6.2.2. Managerial Implications

(1) Implications from ‘Management Focuses’

In terms of economic development, the operator can cooperate with regional governments to develop a long-term sharing and guarantee mechanism for CrMI’s operations and maintenance. Additionally, they can attempt to develop new revenue sources through the interconnection between regions and by providing high-quality services. As for resilience, operators should focus on emphatically improving the level of regional linkage management and exploring innovative mechanisms such as rights management, project approval and integrated operations. They should also strengthen facilities maintenance and operations monitoring to improve durability and reliability so that the resilience of CrMI is enhanced. Furthermore, when it comes to intelligent operation and maintenance, operators should actively introduce or update new information technology while paying attention to training personnel in related fields and bringing in innovative talents to ensure ongoing updates and iterations regarding management technologies as well as their healthy development [50].

(2) Implications from ‘Management Challenges’

In terms of economic development, the government can make full use of the advantage of the CrMI’s regional radiation effect to promote the flow of people, logistics, capital and information resources across regions, thus forming a regional economic circle and providing resources and opportunities for optimizing the regional industrial structure [51]. Simultaneously, as regards environmental development, the government can strengthen coordination and collaboration between regions in order to form a cross-regional joint prevention and control mechanism for environmental pollution as well as environmental monitoring standards and management measures [52]; operators must share this environmental monitoring data with the government so as to realize the pluralistic co-governance model of environmental problems in cross-regional mega infrastructure operations and maintenance [53].

(3) Implications from ‘Management Sensitives’

In the dimension of social progress, operators can encourage the public to actively participate in the supervision of the CrMI operation service so as to enhance the public attention, recognition, and support for the project to form a positive public opinion effect and further promote its social impact [54]. The government should take advantage of the cross-regional connectivity of mega infrastructure to break down regional barriers and strengthen integrated regional construction, thereby increasing the close relatedness among regions, which encourages regional cooperation [26].

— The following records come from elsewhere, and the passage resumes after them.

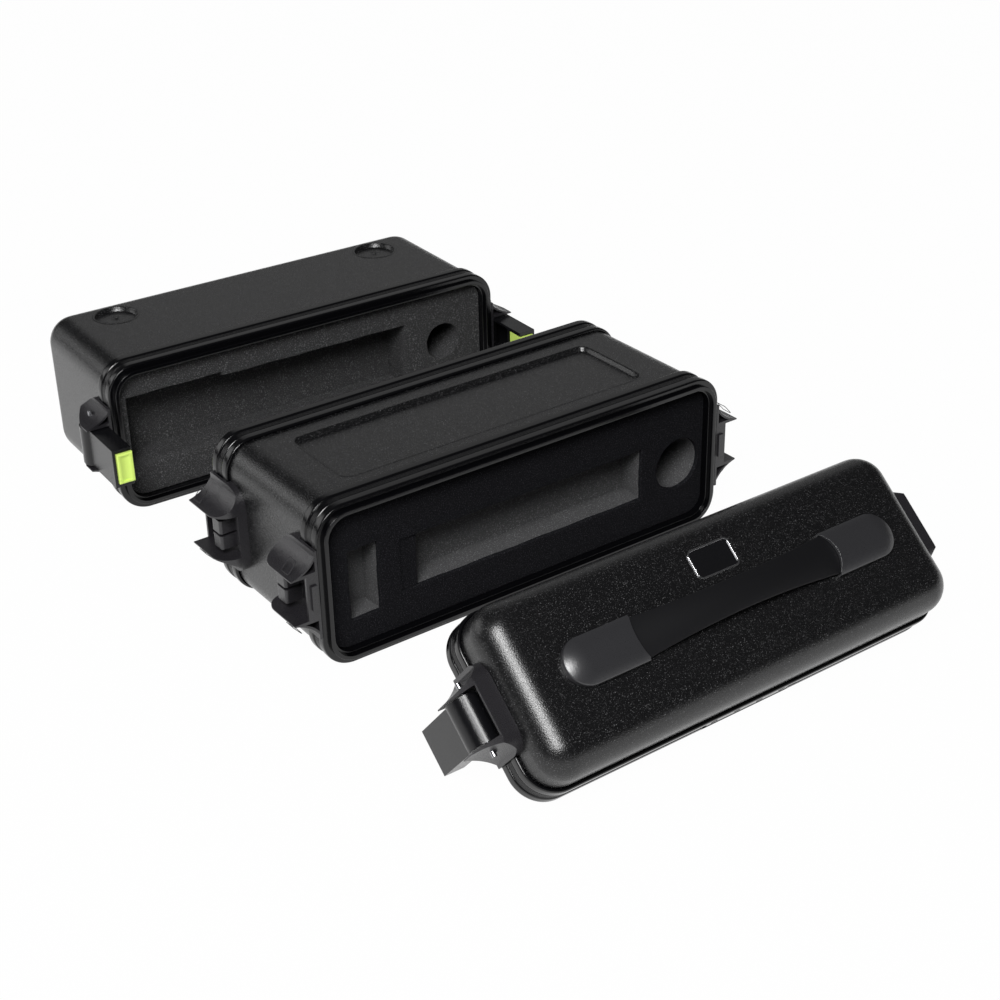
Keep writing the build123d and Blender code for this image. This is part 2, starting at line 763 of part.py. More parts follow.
def strap_cap():
    """Domed cap with a slot for the strap's end and an arched mouth."""
    near = strap_span / 2
    end_centre = near + cap_length - cap_half_width
    dome = ThreePointArc((-cap_half_width, cap_rim_height), (0, cap_height), (cap_half_width, cap_rim_height))
    rim = Polyline((cap_half_width, cap_rim_height), (cap_half_width, 0), (-cap_half_width, 0))
    section = make_face(dome + rim + Line((-cap_half_width, 0), (-cap_half_width, cap_rim_height)))
    cap = extrude(strap_plane(near) * section, end_centre - near)
    half_section = section & (Pos(-cap_half_width / 2, 0) * Rectangle(cap_half_width, 3 * cap_height))
    turning_axis = Axis((end_centre, 0, middle_z), (0, 1, 0))
    cap += revolve(strap_plane(end_centre) * half_section, turning_axis, 180)
    rim_edges = [edge for edge in cap.edges() if at_rim(edge)]
    cap = fillet(rim_edges, cap_edge_round)
    mouth_centre = near - cap_mouth_radius + cap_mouth_depth
    mouth = post(mouth_centre, middle_z, cap_mouth_radius, lid_depth - 1, lid_depth + 30)
    return cap - mouth - strap_end(cap_slot_clearance, tail_length + tail_end_clearance)


def at_rim(edge):
    """Whether an edge of a cap lies along its rim."""
    box = edge.bounding_box()
    rim = lid_depth + cap_rim_height
    return abs(box.min.Y - rim) < 0.01 and abs(box.max.Y - rim) < 0.01


def mirrored_side(shape):
    """Same piece on the other side of the strap's centre."""
    return mirror(shape, Plane.YZ)


# Where each section stands

back_place = Pos(0, middle_depth, 0) * Rot(0, 0, 180)
rear_place = Pos(rear_x, rear_y, 0) * Rot(0, 0, rear_turn)
lid_place = Pos(lid_x, lid_y, 0) * Rot(-lid_lean, 0, 0) * Rot(0, 0, 180)
strap_place = lid_place * Pos(furniture_offset, 0, 0)

pieces = {}

pieces["middle_shell"] = middle_shell
pieces["middle_front_valance"] = tongued_valance()
pieces["middle_rear_valance"] = back_place * grooved_valance()
pieces["middle_rear_gasket"] = back_place * gasket()
pieces["middle_foam"] = middle_foam
pieces["middle_foam_facing"] = middle_foam_facing
pieces["keeper_front_right"] = keeper()
pieces["keeper_front_left"] = other_end(keeper())
pieces["keeper_rear_left"] = back_place * keeper()
pieces["keeper_rear_right"] = back_place * other_end(keeper())
keeper_rivets = base_rivets(keeper_rivet_distance, keeper_rivet_half_pitch)
keeper_rivets += [other_end(rivet) for rivet in keeper_rivets]
keeper_rivets += [back_place * rivet for rivet in keeper_rivets]
pieces["middle_keeper_rivets"] = Compound(children=keeper_rivets)
pieces["middle_splice_front"] = splice_plate()
pieces["middle_splice_rear"] = back_place * splice_plate()
middle_splice_rivets = splice_rivets()
middle_splice_rivets += [back_place * rivet for rivet in middle_splice_rivets]
pieces["middle_splice_rivets"] = Compound(children=middle_splice_rivets)

latch_rivets = base_rivets(latch_rivet_distance, latch_rivet_half_pitch)
latch_rivets += [other_end(rivet) for rivet in latch_rivets]
latch_pins = [pivot_pin(), other_end(pivot_pin())]

pieces["rear_shell"] = rear_place * rear_shell
pieces["rear_valance"] = rear_place * tongued_valance()
pieces["rear_foam"] = rear_place * rear_foam
pieces["rear_foot_left"] = rear_place * foot(-cup_offset)
pieces["rear_foot_right"] = rear_place * foot(cup_offset)
foot_screws = [rear_place * foot_screw(x) for x in (-cup_offset, cup_offset)]
pieces["rear_foot_screws"] = Compound(children=foot_screws)
pieces["rear_latch_base_right"] = rear_place * latch_base()
pieces["rear_latch_base_left"] = rear_place * other_end(latch_base())
pieces["rear_latch_pins"] = Compound(children=[rear_place * pin for pin in latch_pins])
pieces["rear_latch_rivets"] = Compound(children=[rear_place * rivet for rivet in latch_rivets])
pieces["rear_lever_right"] = rear_place * lever()
pieces["rear_lever_left"] = rear_place * other_end(lever())
pieces["rear_trigger_right"] = rear_place * trigger()
pieces["rear_trigger_left"] = rear_place * other_end(trigger())
pieces["rear_splice"] = rear_place * splice_plate()
pieces["rear_splice_rivets"] = Compound(children=[rear_place * rivet for rivet in splice_rivets()])

pieces["lid_shell"] = lid_place * lid_shell
pieces["lid_valance"] = lid_place * grooved_valance()
pieces["lid_gasket"] = lid_place * gasket()
pieces["lid_foam"] = lid_place * lid_foam
pieces["badge_rim"] = lid_place * badge_rim
pieces["badge_plate"] = lid_place * badge_plate
pieces["strap_cap_left"] = strap_place * strap_cap()
pieces["strap_cap_right"] = strap_place * mirrored_side(strap_cap())
pieces["strap_tail_left"] = strap_place * strap_end(0, tail_length)
pieces["strap_tail_right"] = strap_place * mirrored_side(strap_end(0, tail_length))
pieces["strap_grip"] = lid_place * strap_grip()
pieces["lid_latch_base_left"] = lid_place * latch_base()
pieces["lid_latch_base_right"] = lid_place * other_end(latch_base())
pieces["lid_latch_pins"] = Compound(children=[lid_place * pin for pin in latch_pins])
pieces["lid_latch_rivets"] = Compound(children=[lid_place * rivet for rivet in latch_rivets])
pieces["lid_lever_left"] = lid_place * lever()
pieces["lid_lever_right"] = lid_place * other_end(lever())
pieces["lid_trigger_left"] = lid_place * trigger()
pieces["lid_trigger_right"] = lid_place * other_end(trigger())
pieces["lid_splice"] = lid_place * splice_plate()
pieces["lid_splice_rivets"] = Compound(children=[lid_place * rivet for rivet in splice_rivets()])

# Origin: centre of the whole set's footprint, on the floor
boxes = [piece.bounding_box() for piece in pieces.values()]
centre_x = (min(box.min.X for box in boxes) + max(box.max.X for box in boxes)) / 2
centre_y = (min(box.min.Y for box in boxes) + max(box.max.Y for box in boxes)) / 2
floor_z = min(box.min.Z for box in boxes)
to_origin = Pos(-centre_x, -centre_y, -floor_z)

for name, piece in pieces.items():
    export_step(to_origin * piece, f"parts/{name}.step")
print("origin shift", -centre_x, -centre_y, -floor_z)
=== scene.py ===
import bmesh
import bpy
import numpy as np
from mathutils import Matrix, Vector


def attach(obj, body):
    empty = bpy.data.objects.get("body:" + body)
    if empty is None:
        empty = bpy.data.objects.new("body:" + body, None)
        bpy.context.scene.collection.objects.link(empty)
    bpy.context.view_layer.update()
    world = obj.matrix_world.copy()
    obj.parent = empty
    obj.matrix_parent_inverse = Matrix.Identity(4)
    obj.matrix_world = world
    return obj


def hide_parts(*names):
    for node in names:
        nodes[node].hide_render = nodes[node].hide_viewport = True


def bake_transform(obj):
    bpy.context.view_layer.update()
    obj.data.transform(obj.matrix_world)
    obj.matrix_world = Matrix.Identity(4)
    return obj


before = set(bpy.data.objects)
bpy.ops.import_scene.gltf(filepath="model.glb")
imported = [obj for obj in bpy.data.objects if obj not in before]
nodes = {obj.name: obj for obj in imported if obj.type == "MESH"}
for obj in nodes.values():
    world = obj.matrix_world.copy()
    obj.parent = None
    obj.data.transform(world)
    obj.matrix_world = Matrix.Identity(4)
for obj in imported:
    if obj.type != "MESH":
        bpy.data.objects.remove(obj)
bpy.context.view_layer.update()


# Camera
# A short telephoto lens, a little above the case and to its left, turned a
# degree about its own axis. It looks past the middle section's front edge.

AZIMUTH, ELEVATION, ROLL = np.radians([-35.44, 28.81, -1.24])
LENS = 64.81
LOOKS_AT = np.array([-0.0028, -0.0362, 0.060])
DISTANCE, RIGHT_OFFSET, UP_OFFSET = 1.28466, -0.01328, 0.01176

level = np.array([np.cos(AZIMUTH), np.sin(AZIMUTH), 0.0])
backward = np.array([
    np.sin(AZIMUTH) * np.cos(ELEVATION),
    -np.cos(AZIMUTH) * np.cos(ELEVATION),
    np.sin(ELEVATION),
])
upward = np.cross(backward, level)
right = np.cos(ROLL) * level + np.sin(ROLL) * upward
up = np.cos(ROLL) * upward - np.sin(ROLL) * level
spot = LOOKS_AT + backward * DISTANCE - right * RIGHT_OFFSET - up * UP_OFFSET

camera = bpy.data.objects.new("camera", bpy.data.cameras.new("camera"))
camera.data.lens = LENS
camera.data.clip_start = 0.05
camera.matrix_world = Matrix((
    (right[0], up[0], backward[0], spot[0]),
    (right[1], up[1], backward[1], spot[1]),
    (right[2], up[2], backward[2], spot[2]),
    (0, 0, 0, 1),
))
bpy.context.scene.collection.objects.link(camera)
bpy.context.scene.camera = camera


# Floor and studio light
# A white paper floor that runs on as the backdrop, a soft box high at the front
# left, and two faint wide ones behind the case, which its flat tops and rounded
# left edges mirror.

def material(name, base, roughness, specular, metallic=0):
    """Opaque surface of one colour, whose sockets later steps add to. Returns the material,
    its node tree and its shader."""
    made = bpy.data.materials.new(name)
    made.use_nodes = True
    shader = made.node_tree.nodes["Principled BSDF"]
    shader.inputs["Base Color"].default_value = (*base, 1)
    shader.inputs["Roughness"].default_value = roughness
    shader.inputs["Specular IOR Level"].default_value = specular
    shader.inputs["Metallic"].default_value = metallic
    return made, made.node_tree, shader


def soft_box(name, place, target, size, power):
    """Rectangular lamp at place, turned to face target."""
    data = bpy.data.lights.new(name, "AREA")
    data.shape = "RECTANGLE"
    data.size, data.size_y = size
    data.energy = power
    lamp = bpy.data.objects.new(name, data)
    lamp.location = place
    direction = Vector(target) - Vector(place)
    lamp.rotation_euler = direction.to_track_quat("-Z", "Y").to_euler()
    bpy.context.scene.collection.objects.link(lamp)


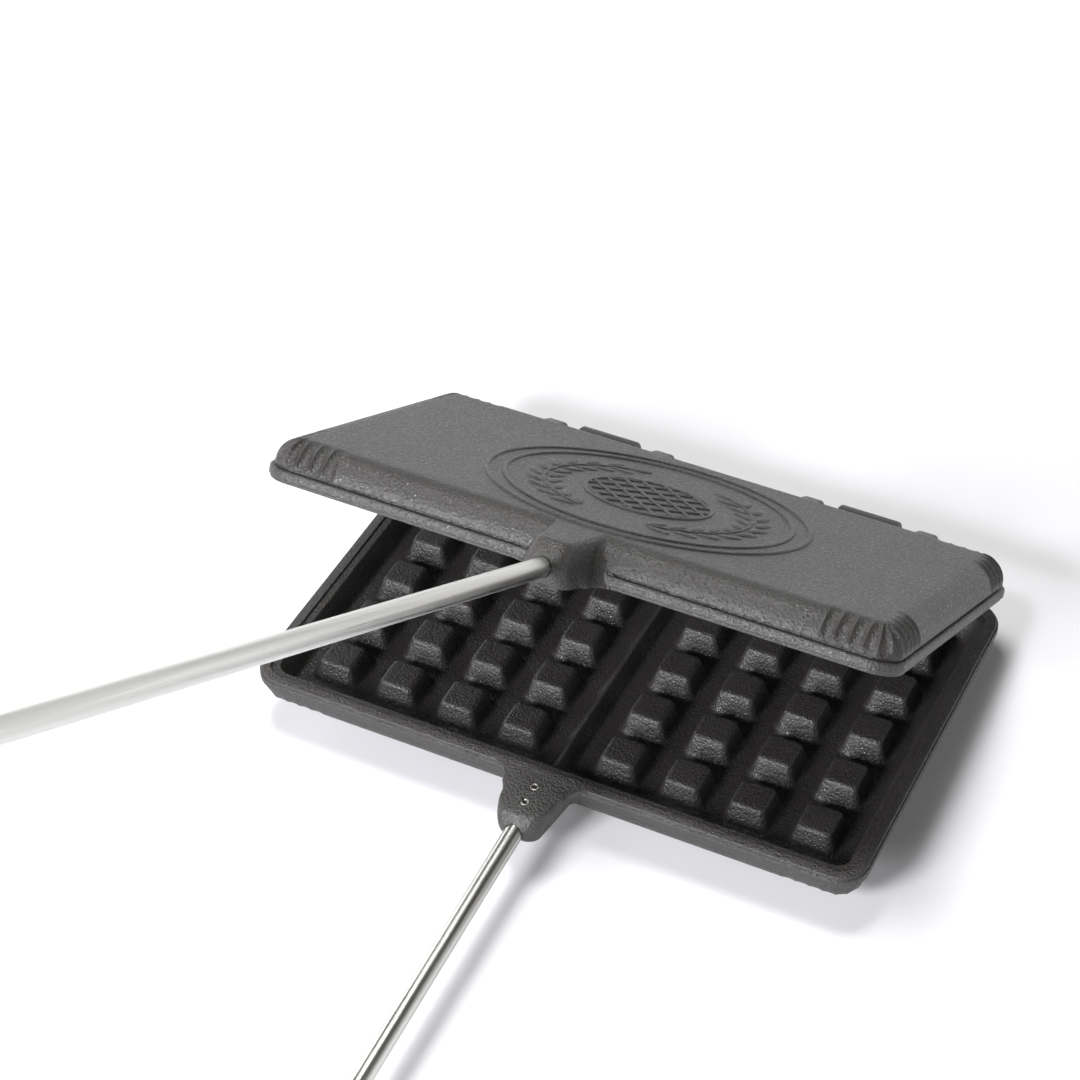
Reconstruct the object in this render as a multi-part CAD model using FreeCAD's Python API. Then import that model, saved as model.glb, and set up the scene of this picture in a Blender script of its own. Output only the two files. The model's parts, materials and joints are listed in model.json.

On the whole, in order to achieve truly sustainable operations and maintenance for cross-regional mega infrastructure under extreme climate shocks, its “regional spillover effect” should be fully recognized, valued and maximized. This includes taking operators as the center, combining with appropriate policy support and incentive measures from the government, and breaking down operations and maintenance management barriers across regions so as to strengthen their close relatedness and build a more perfect sustainable operations management system for CrMI.

7. Conclusions

Cross-regional mega infrastructure carries a plethora of economic and social activities from the public, government, and enterprises. It plays an integral part in ensuring human production and living, coping with environmental changes, and resisting natural disasters. Its operations and maintenance management should emphasize sustainable development models with coordination and unification across multiple dimensions. However, existing studies could not adequately meet the current needs for intelligent infrastructure development in recent years, nor could they accurately assess the challenges to its operation and maintenance arising from the frequency of extreme weather with sudden increases in intensity. From the perspective of systemic relational structures, this study elucidates the mechanisms through which key factors function in the sustainable operation and maintenance management of cross-regional mega infrastructure and proposes a novel analytical paradigm for addressing complex governance challenges under extreme weather conditions.

Therefore, this study introduced two new dimensions of resilience and intelligence into the evaluation dimension and selected evaluation indicators that consider cross-regional coordination and the complexity of operational phase management to construct a sustainable evaluation indicator system for CrMI with 5 dimensions and 37 indicators. Then, it takes the Hong Kong–Zhuhai–Macau Bridge as a case study, applying the SNA method to quantify key indicators from three aspects: influence capacity in sustainable operation and maintenance management, feedback efficiency, and control capacity. Following the Pareto principle, the top 20% of indicators are identified as key indicators within each dimension. Specifically, eight indicators with high closeness centrality are identified in the feedback efficiency dimension, while seven indicators with high betweenness centrality are identified in both the influence capacity and control capacity dimensions. Subsequently, these identified key indicators are clustered into three categories for further discussion: ‘Management Focuses’, ‘Management Challenges’, and ‘Management Sensitives’. It was found that for government and operators alike, achieving sustainable O&MM for CrMI should start with economic development issues while enhancing resilience and intelligence. The environmental dimension is mainly reflected in management difficulties; thus, environmental protection problems still remain arduous. ‘Management sensitives’ concentrate on the social dimension; hence, management practices must take into account public voices and requirements as well as dynamic monitoring to guide related public opinion.

There are some limitations in this study, which deserve further attention in the future. The Hong Kong–Zhuhai–Macao Bridge is adopted as a representative case for the quantitative analysis. Although a key objective of this research is to develop a sustainability-oriented evaluation indicator system for the operation and maintenance of cross-regional mega infrastructure with a certain degree of general applicability, the case-based quantitative analysis is primarily intended to validate the credibility and explanatory power of the indicator system developed in Section 3 and to generate operationally feasible practical insights specific to the Hong Kong–Zhuhai–Macao Bridge. Accordingly, the quantitative findings derived from this case are not directly generalizable to all cross-regional mega infrastructure projects and should be interpreted within their particular engineering, institutional, and governance contexts. The principal value of these findings lies in their contextual transferability to mega infrastructure projects with comparable scale characteristics, cross-regional governance arrangements, and operation and maintenance complexities.

Furthermore, the sustainability of operation and maintenance management for cross-regional major infrastructure exhibits pronounced dynamic characteristics. With ongoing technological advancements and continuous changes in natural, social, and institutional environments, both the connotations and relative importance of evaluation indicators may evolve over time. Future research could enhance the general applicability, robustness, and temporal adaptability of the proposed framework by incorporating a larger number of cases, conducting longitudinal analyses, and establishing a dynamically updated evaluation indicator system.